Estos músicos que te acompañan, algunos de los cuales eran tus alumnos, ¿qué edades tienen ahora?

—Algunos compañeros de banda, los que fueron alumnos míos,
tienen 40, 45, por ahí. Paula tiene 30. Y yo, 60. Una de las ventajas que tiene el blueses que cuanto más decrépito, mejor. No es como el rock and roll, que pide «forever young».

Aunque las estrellas del rock and roll ahora son de todas las edades; los Rolling Stones ahora tienen ochenta y pico.

—Sí, pero ellos son blues men. En el primer concierto que tocaron los Rolling Stones en Londres, dijeron: «No se vayan a creer que nosotros somos una banda de rock and roll». Mirá, vos que sos música debés saber: no debe de haber nada que genere una relación de complicidad y de amistad tan disfrutable como la que genera la música. Cuando estás muchos años ensayando con la misma gente, eso crea vínculos muy fuertes, que trascienden incluso lo generacional. Amir Hamed siempre decía que el de la música era un ambiente mucho más solidario que el de la escritura. En relación con los escritores, la llegada de la gente está mediatizada por un montón de cuestiones: tu propia corrección, tu propio proceso de escritura, la edición, la crítica, los vernissages. Todo eso hace que seas mucho más solipsista, y también mucho más narcisista, si se quiere. Y permite un montón de cosas a gente tímida como yo: cuando uno escribe, puede ser temerario, puede ser acrobático… Claro que luego eso siempre va a parar al lector.

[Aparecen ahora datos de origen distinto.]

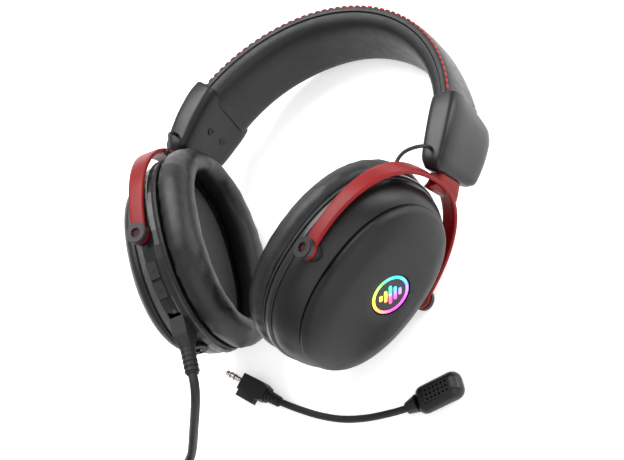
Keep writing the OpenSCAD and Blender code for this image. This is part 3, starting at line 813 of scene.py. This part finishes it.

Escuché que no te considerás músico.

—No. La música para mí es una pasión no correspondida.

¿Dirías que sos el líder de la banda? ¿Sí o no?

—Yo creo que Samuel es el líder de la banda. El título del show es de él, por ejemplo. Samuel es mucho más práctico que yo.

¿El título del disco?

—De él, también.

¿Y el del evento?

—Fue él quien subió el material a Spotify. Fue de él la idea de hacer un disco, él hizo todos los trámites, se encarga de todo…

Ah, entiendo, él es el brazo ejecutivo.

—Sí. A mí me tratan como una suerte de viejo gurú.